Advanced recycling company APK AG and Finnish packaging specialist Huhtamaki Flexibles Packaging Europe have joined together to develop a laminate tube packaging incorporating recycled material with the quality required for, among others, cosmetics packaging. Sustainable Plastics spoke with Jakob Settele, of Huhtamaki Flexibles Packaging Europe and Florian Riedl, of APK AG, on the challenges and progress made to date.

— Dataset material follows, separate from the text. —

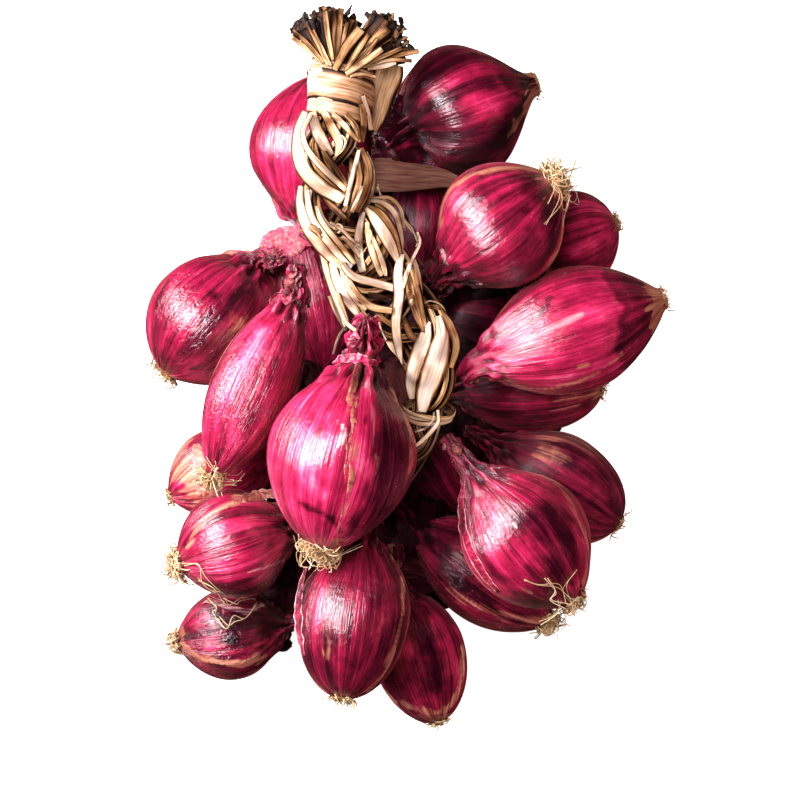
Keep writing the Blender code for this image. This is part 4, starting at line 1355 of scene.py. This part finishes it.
# Straps of leaf on the plait: lift in mm, tone, how burnt, and the middle and half width in pixels.
STRAPS = (
    (0.3, 0.95, 0.0, ((306, 112, 5), (300, 128, 6), (298, 150, 7), (304, 170, 8), (320, 186, 8),
                      (343, 200, 6))),
    (0.8, 0.85, 0.0, ((311, 114, 3), (303, 132, 3), (308, 150, 3.5), (325, 170, 4), (346, 190, 3))),
    (0.6, 0.40, 0.1, ((318, 142, 2), (328, 158, 3.5), (340, 175, 3.5), (347, 186, 2))),
    (0.7, 0.95, 0.0, ((296, 128, 2), (294, 150, 2.5), (300, 172, 3), (316, 190, 3), (340, 202, 2.5))),
    (0.9, 0.90, 0.0, ((312, 112, 5), (316, 128, 6.5), (324, 144, 6.5), (332, 155, 3))),
    (1.1, 0.80, 0.0, ((324, 112, 4), (332, 128, 5.5), (339, 142, 5), (336, 156, 2))),
    (1.3, 0.95, 0.0, ((329, 130, 1), (344, 138, 1.2), (344, 148, 1.4), (334, 158, 0.8))),
    (1.2, 0.70, 0.0, ((333, 114, 3.5), (345, 126, 3.5), (358, 141, 2))),
    (0.9, 0.45, 0.1, ((345, 114, 3), (355, 126, 3.5), (360, 142, 2.5))),
    (0.8, 0.50, 0.1, ((362, 104, 3.5), (364, 122, 4), (362, 142, 3))),
    (1.0, 0.95, 0.0, ((363, 96, 2.4), (368, 112, 2.6), (371, 130, 2.6))),
    (1.0, 0.20, 0.1, ((371, 130, 2.8), (375, 142, 2.6), (375, 152, 2))),
    (0.4, 0.45, 0.1, ((361, 148, 3), (368, 168, 5), (366, 190, 5), (356, 212, 4))),
    (0.8, 0.70, 0.0, ((366, 152, 2), (373, 172, 3), (370, 196, 3.5), (360, 216, 3))),
    (0.7, 0.40, 0.15, ((358, 160, 3), (359, 180, 4), (354, 200, 4), (349, 214, 3))),
    (1.2, 0.88, 0.0, ((362, 186, 2), (357, 200, 3), (352, 212, 2.5))),
    (1.8, 1.05, 0.0, ((359, 150, 2.2), (352, 178, 2.4), (345, 206, 2.4))),
    (0.3, 0.90, 0.0, ((301, 186, 3), (300, 205, 5), (308, 228, 6.5), (325, 250, 7), (345, 268, 5))),
    (0.7, 1.00, 0.0, ((307, 190, 2.5), (310, 212, 4), (322, 234, 4.5), (340, 256, 4), (350, 266, 2))),
    (0.9, 0.75, 0.0, ((316, 206, 2), (322, 222, 3), (338, 242, 3.5), (355, 264, 2.5))),
    (0.5, 0.20, 0.1, ((322, 196, 2.5), (334, 208, 4), (349, 222, 3))),
    (1.0, 0.45, 0.2, ((309, 226, 3.5), (317, 231, 4), (322, 238, 2))),
    (1.1, 0.90, 0.0, ((330, 222, 1.5), (342, 230, 2), (352, 240, 2), (360, 246, 1))),
    (0.8, 0.85, 0.0, ((342, 236, 2), (352, 246, 3), (360, 258, 2))),
    (0.4, 0.50, 0.1, ((366, 206, 3), (380, 214, 5), (392, 232, 6), (398, 254, 5))),
    (0.9, 1.00, 0.0, ((366, 208, 2.5), (377, 222, 6), (389, 242, 7), (398, 262, 3))),
    (1.2, 0.80, 0.0, ((368, 200, 2), (383, 203, 3), (395, 214, 3.5), (401, 234, 3), (402, 252, 2))),
    (0.8, 0.70, 0.0, ((371, 198, 1.5), (390, 198, 2), (401, 210, 2), (404, 228, 1.5))),
    (1.0, 1.02, 0.0, ((363, 212, 3), (359, 234, 4.5), (359, 256, 5), (363, 272, 4.5))),
    (0.7, 0.75, 0.0, ((367, 222, 2.5), (369, 242, 3.5), (376, 262, 4), (382, 276, 3))),
    (0.9, 0.95, 0.0, ((369, 230, 2), (378, 250, 2.5), (384, 268, 3), (386, 276, 1.5))),
    (0.9, 0.35, 0.2, ((386, 256, 2), (390, 266, 2.5), (392, 276, 2))),
    (0.3, 0.80, 0.0, ((322, 250, 3), (327, 272, 4), (338, 300, 5), (347, 326, 4))),
    (0.6, 1.00, 0.0, ((331, 258, 3), (336, 278, 5.5), (347, 298, 6.5), (358, 314, 4))),
    (0.9, 0.85, 0.0, ((340, 262, 2), (345, 282, 3), (356, 300, 3), (366, 310, 2))),
    (0.5, 0.65, 0.0, ((343, 268, 2), (354, 290, 4), (370, 306, 4.5), (392, 311, 4))),
    (0.9, 0.25, 0.2, ((368, 294, 2), (380, 297, 3.5), (391, 301, 3))),
    (1.0, 0.90, 0.0, ((337, 302, 2), (346, 322, 2.5), (356, 331, 2))),
    (0.9, 0.85, 0.0, ((329, 296, 2), (337, 314, 2.5), (346, 330, 2))),
    (1.6, 1.05, 0.0, ((343, 265, 3.5), (353, 276, 4.5), (372, 282, 4.5), (394, 288, 4.5))),
    (0.3, 0.45, 0.1, ((408, 262, 4), (414, 284, 6), (419, 306, 6), (424, 328, 4))),
    (0.7, 0.70, 0.0, ((413, 256, 2), (418, 276, 3.5), (420, 300, 3.5), (421, 318, 2))),
    (0.8, 0.50, 0.15, ((406, 276, 2), (410, 296, 4), (417, 316, 3.5), (424, 332, 2))),
    (1.0, 0.90, 0.0, ((409, 290, 1.5), (413, 306, 2.2), (420, 320, 1.5))),
    (0.6, 0.45, 0.1, ((404, 318, 3), (410, 334, 4), (418, 340, 3))),
    (2.0, 1.06, 0.0, ((402, 254, 3.5), (398, 272, 5.2), (399, 296, 5.5), (396, 322, 5),
                      (398, 346, 4.5), (402, 364, 0.8))),
    (1.6, 0.95, 0.0, ((418, 232, 0.8), (420, 243, 1.6), (413, 258, 2), (406, 276, 2.6), (403, 288, 2))),
    (0.8, 0.55, 0.05, ((440, 310, 3), (450, 326, 5), (456, 346, 5), (451, 368, 3))),
    (0.6, 0.40, 0.1, ((426, 306, 2), (438, 308, 3), (447, 318, 3))),
    # These two lower flaps have a tone above the rest, painted light on flaps that lie in the shade of the
    # front onion.
    (1.2, 1.08, 0.0, ((430, 322, 1.5), (424, 340, 8), (416, 362, 8.5), (411, 382, 6.5), (412, 399, 3.5))),
    (1.6, 1.12, 0.0, ((438, 316, 3), (442, 334, 7.5), (438, 354, 11), (432, 374, 12),
                      (425, 394, 9), (422, 412, 5))),
    (1.0, 0.80, 0.0, ((438, 410, 2), (438, 422, 2.2), (430, 433, 2.4), (416, 446, 2))),
    (1.3, 1.00, 0.0, ((434, 412, 1.2), (433, 420, 1.4), (426, 428, 1.4), (415, 432, 1.2))),
    (0.8, 0.90, 0.0, ((345, 326, 1.2), (338, 338, 1.6), (333, 354, 1.2))),
)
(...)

The year 2025 is approaching fast. It is a year with special meaning for the packaging industry: the year when a great many packaging suppliers, brand owners and major corporations will be called on to make good on their pledges regarding plastic packaging and the circular economy. Major players in the industry have undertaken to reduce the use of virgin plastics, both by increasing the amount of recycled content used and by better design: creating their packaging to be reusable, recyclable or compostable so that it can stay in the circular economy.

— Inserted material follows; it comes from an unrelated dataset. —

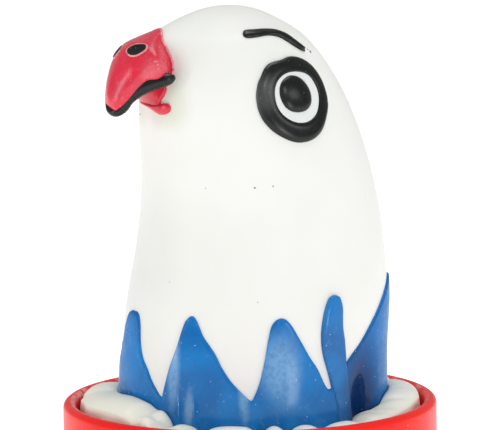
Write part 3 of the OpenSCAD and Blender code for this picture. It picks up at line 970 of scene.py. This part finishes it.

“The big urgency is mainly heard from the multinational brand owners, as various commitments were made at a stage when not all necessary information in terms of quality requirements and compliance was available,” said Jakob Settele, sales manager at Huhtamaki Flexible Packaging. ”The successful creation of a packaging material that contains a particular amount of recycled content by 2025 will be a complicated task for some products, but we are obviously working tremendously hard to advance this development.”
Huhtamaki, like other packaging producers, is therefore facing an enormous challenge, he said. “Not only do we need to integrate recycled content into our solutions, but we must also successfully apply design for recycling ,” said Settele. “Our cooperation with APK is a great start.”
Suitable for packaging
Huhtamaki was searching for a partner with a technology that would enable it within the short term to incorporate recycled content into one of the packaging materials in their portfolio - in this case, tube laminates. APK was not only able to come up with a suitable material, but also to provide the required quality and quantities for Huhtamaki to implement in tube laminates, said Settele.

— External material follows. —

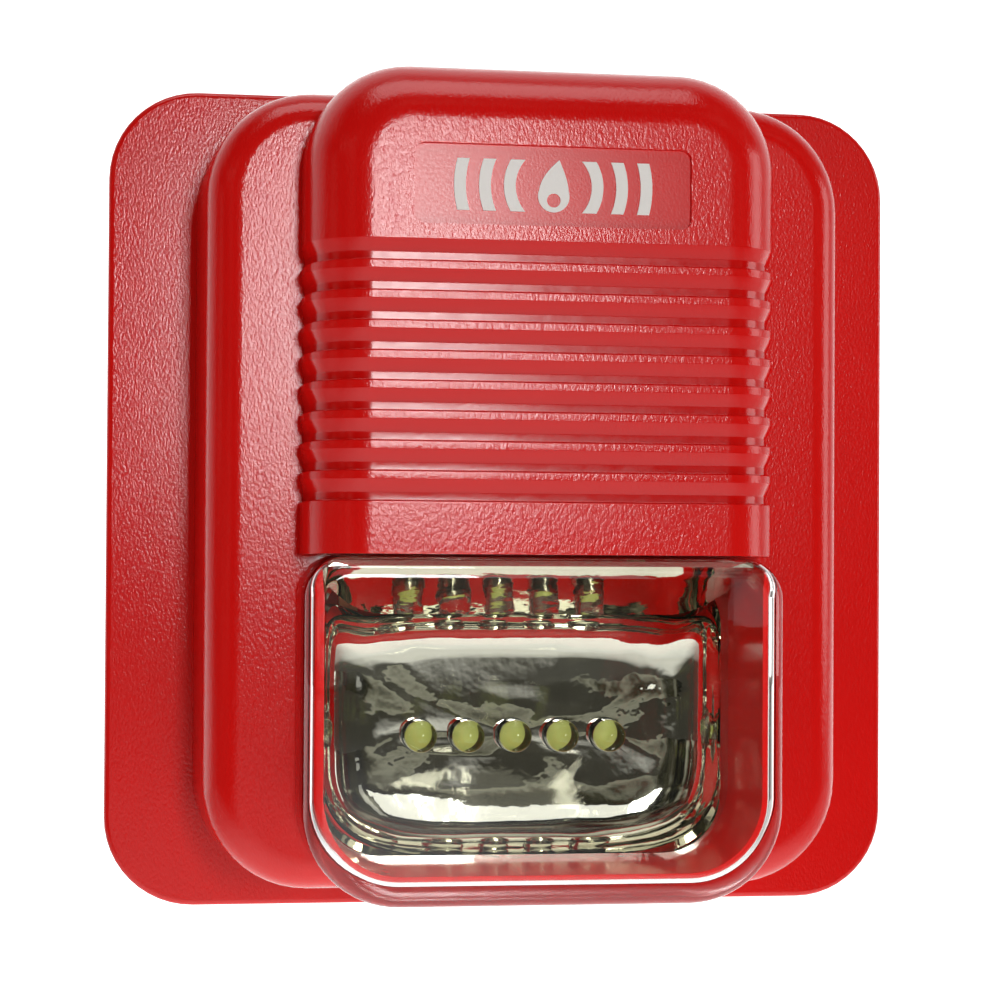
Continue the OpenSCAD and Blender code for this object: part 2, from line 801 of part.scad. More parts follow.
module terminal_block() color([0.12, 0.5, 0.28]) face_out() difference() {
    block(-block_w / 2, block_up - block_h / 2, plate_t, [block_w, block_h, block_out - plate_t]);
    for (x = [-pole_x, pole_x]) {
        block(x - cage_w / 2 - cage_room, block_up - cage_h / 2 - cage_room, cage_low - cage_room,
              [cage_w + 2 * cage_room, cage_h + 2 * cage_room, cage_t + cage_travel]);
        outward(clamp_head_r + cage_room, x, block_up, cage_low + 1, through);
        block(x - wire_way_w / 2, block_up, cage_low + 0.4, [wire_way_w, block_h, wire_way_h]);
    }
}

module clamp_screw(x) color("silver") face_out() difference() {
    union() {
        outward(clamp_head_r, x, block_up, block_out - clamp_head_low, clamp_head_h);
        outward(clamp_shank_r, x, block_up, cage_low + clamp_tip,
                block_out - clamp_head_low - cage_low - clamp_tip + eps);
    }
    block(x - past / 2, block_up - clamp_slot_w / 2, block_out - clamp_slot_deep,
          [past, clamp_slot_w, past]);
}

module clamp_cage(x) color([0.85, 0.83, 0.78]) face_out() difference() {
    block(x - cage_w / 2, block_up - cage_h / 2, cage_low, [cage_w, cage_h, cage_t]);
    block(x - cage_w / 2 + cage_wall, block_up - cage_h, cage_low + cage_wall,
          [cage_w - 2 * cage_wall, 2 * cage_h, cage_t - cage_window]);
    outward(clamp_shank_r + run_clear, x, block_up, cage_low + 1, through);
}

// Flat strip on the plate from the terminal block to a contact spring
module bus_bar(side) color([0.8, 0.45, 0.25]) face_out() {
    inner = block_w / 2;
    low = block_up - bar_w / 2;
    block(side > 0 ? inner : -pad_x - bar_w / 2, low, plate_t, [pad_x + bar_w / 2 - inner, bar_w, bar_t]);
    block(side * pad_x - bar_w / 2, low, plate_t, [bar_w, pad_up - low + bar_past, bar_t]);
}

// Leaf that rises off its bus bar to the pad behind the main board
module contact_spring(side) color([0.78, 0.5, 0.28]) face_out()
    translate([side * pad_x - leaf_w / 2, 0, 0]) rotate([0, 90, 0]) rotate([0, 0, 90])
        linear_extrude(leaf_w) {
            low = plate_t + bar_t;
            high = main_out - leaf_gap;
            foot = low + leaf_t;
            crown = high - leaf_t;
            lip = high - 2;
            polygon([[pad_up - 6, low], [pad_up + 4, low], [pad_up + 4, foot],
                     [pad_up + 3.4, foot], [pad_up + 1.2, high], [pad_up - 2.4, high],
                     [pad_up - 3, lip], [pad_up - 2.6, lip], [pad_up - 2.1, crown],
                     [pad_up + 0.9, crown], [pad_up + 3, foot], [pad_up - 6, foot]]);
        }

mounting_plate();
terminal_block();
bus_bar(-1);  // bus_bar_left
bus_bar(1);  // bus_bar_right
contact_spring(-1);  // contact_spring_left
contact_spring(1);  // contact_spring_right
lock_clip();
lock_screw();
clamp_screw(-pole_x);  // clamp_screw_left
clamp_screw(pole_x);  // clamp_screw_right
clamp_cage(-pole_x);  // clamp_cage_left
clamp_cage(pole_x);  // clamp_cage_right
housing();
legend();
lens();
reflector();
reflector_screws();
lamp_board();
lamp_board_screws();
lamp(-2);  // lamp_1
lamp(-1);  // lamp_2
lamp(0);  // lamp_3
lamp(1);  // lamp_4
lamp(2);  // lamp_5
lamp_leads();
lamp_resistors();
main_board();
main_board_screws();
contact_pads();
capacitor();
inductor_core();
inductor_coil();
controller_chip();
transistor();
diodes();
resistors();
varistor();
dip_switch();
dip_lever(-lever_x);  // dip_lever_1
dip_lever(lever_x);  // dip_lever_2
sound_chamber();
chamber_back();
chamber_screws();
piezo_disc();
piezo_ceramic();
piezo_wires();
lamp_wires();
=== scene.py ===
import math
import bmesh
import bpy
from mathutils import Matrix, Vector, noise


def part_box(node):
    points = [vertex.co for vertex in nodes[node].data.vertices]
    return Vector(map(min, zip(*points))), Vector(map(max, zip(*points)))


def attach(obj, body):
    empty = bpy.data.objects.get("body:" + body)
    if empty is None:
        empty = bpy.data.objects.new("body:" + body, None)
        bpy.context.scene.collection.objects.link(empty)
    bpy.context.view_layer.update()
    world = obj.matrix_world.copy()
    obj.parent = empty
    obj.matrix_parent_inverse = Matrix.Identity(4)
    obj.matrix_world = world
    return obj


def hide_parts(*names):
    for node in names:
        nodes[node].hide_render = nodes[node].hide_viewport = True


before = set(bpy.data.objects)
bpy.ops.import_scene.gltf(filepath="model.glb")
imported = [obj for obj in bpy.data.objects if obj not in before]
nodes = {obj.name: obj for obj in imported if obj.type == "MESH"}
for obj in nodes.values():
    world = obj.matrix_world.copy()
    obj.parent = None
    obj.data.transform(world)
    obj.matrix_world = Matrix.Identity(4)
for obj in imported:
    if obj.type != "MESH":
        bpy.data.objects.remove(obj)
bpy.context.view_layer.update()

mm = 0.001  # shapes are drawn in millimetres: x across, y = minus the distance from the wall, z up
scene = bpy.context.scene


def nodeBox(name):  # a CAD node's box in millimetres
    low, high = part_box(name)
    return low / mm, high / mm


view = {"across": -63.35, "up": -9.0, "ahead": 309.25, "yaw": 7.13, "pitch": 0.76, "roll": 0.40,
        "lens": 70.89, "shiftX": 0.15, "shiftY": 0.03}
baseFaceOut = 11  # the camera's distance is taken from the face of the base tier


def addCamera():
    data = bpy.data.cameras.new("camera")
    data.lens = view["lens"]
    data.shift_x = view["shiftX"]
    data.shift_y = view["shiftY"]
    data.clip_start = 0.01
    camera = bpy.data.objects.new("camera", data)
    turn = (Matrix.Rotation(-math.radians(view["yaw"]), 4, "Z")
            @ Matrix.Rotation(math.radians(90 + view["pitch"]), 4, "X")
            @ Matrix.Rotation(math.radians(view["roll"]), 4, "Z"))
    place = Vector((view["across"], -(baseFaceOut + view["ahead"]), view["up"])) * mm
    camera.matrix_world = Matrix.Translation(place) @ turn
    scene.collection.objects.link(camera)
    scene.camera = camera


addCamera()
print("camera placed")


def addRange(tree, source, fromLow, fromHigh, toLow, toHigh):
    node = tree.nodes.new("ShaderNodeMapRange")
    node.inputs["From Min"].default_value = fromLow
    node.inputs["From Max"].default_value = fromHigh
    node.inputs["To Min"].default_value = toLow
    node.inputs["To Max"].default_value = toHigh
    tree.links.new(source, node.inputs["Value"])
    return node.outputs["Result"]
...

APK’s Newcycling facility in Merseburg, Germany, valorises post-industrial multi-polymer, multi-layer plastic waste via a dissolution recycling process at industrial-scale. The plant, which has been online since June 2019, features an annual capacity of 8,000 t/a. The mixed input material - 70% LDPE and 30% PA - is transformed into high-purity recyclates.
“From the start, our aim has not been to produce recyclate for those market segments that have already been integrating recyclates into their products for the past twenty years – applications like furniture, park benches or landscaping,” said Florian Riedl, Director Business Development at APK AG. “With our LDPE recyclates, we are currently focusing on packaging segments such as non-food and cosmetic packaging and in the longer-term also food packaging. We specifically produce a quality recyclate that is suitable as an alternative to virgin material and have in fact been producing LDPE for use in packaging applications for nearly two years already. So we are very happy about the cooperation with Huhtamaki – especially as in Huhtamaki, we have found a partner who has introduced a new approach and a new application with its tube laminates.”
Riedl explained that there were two important points to keep in mind when integrating recycled material into a complicated application like tube laminate. One is function, which refers to the mechanical properties of the material itself: it must not flake or otherwise fail. The second is the filling good, or, in other words, the product inside the packaging, which in this specific case would be cosmetics.
APK’s recyclate material meets both the physical and the filling good requirements, said Riedl, something that doesn’t often happen.
In 2020, its Mersalen LDPE NCY, the name under which APK’s LDPE recyclate is sold, first underwent a comprehensive migration analysis, which confirmed its purity level to be ‘decisively higher’ than recyclates from standard mechanical recycling. Then, two human toxicological risk evaluations were performed by two independent toxicology experts. The purpose was to evaluate the use of APK’s LDPE recyclate types in both flexible and rigid packaging applications for cosmetics and in personal hygiene products. Both these evaluations concluded that the recyclates could indeed be safely be used for these applications and that they met all mandatory legal requirements.
“Our Newcycling technology produces very pure, homogenous LDPE, good quality recyclate and we were very proud when this was confirmed by these expert assessments,” Riedl said.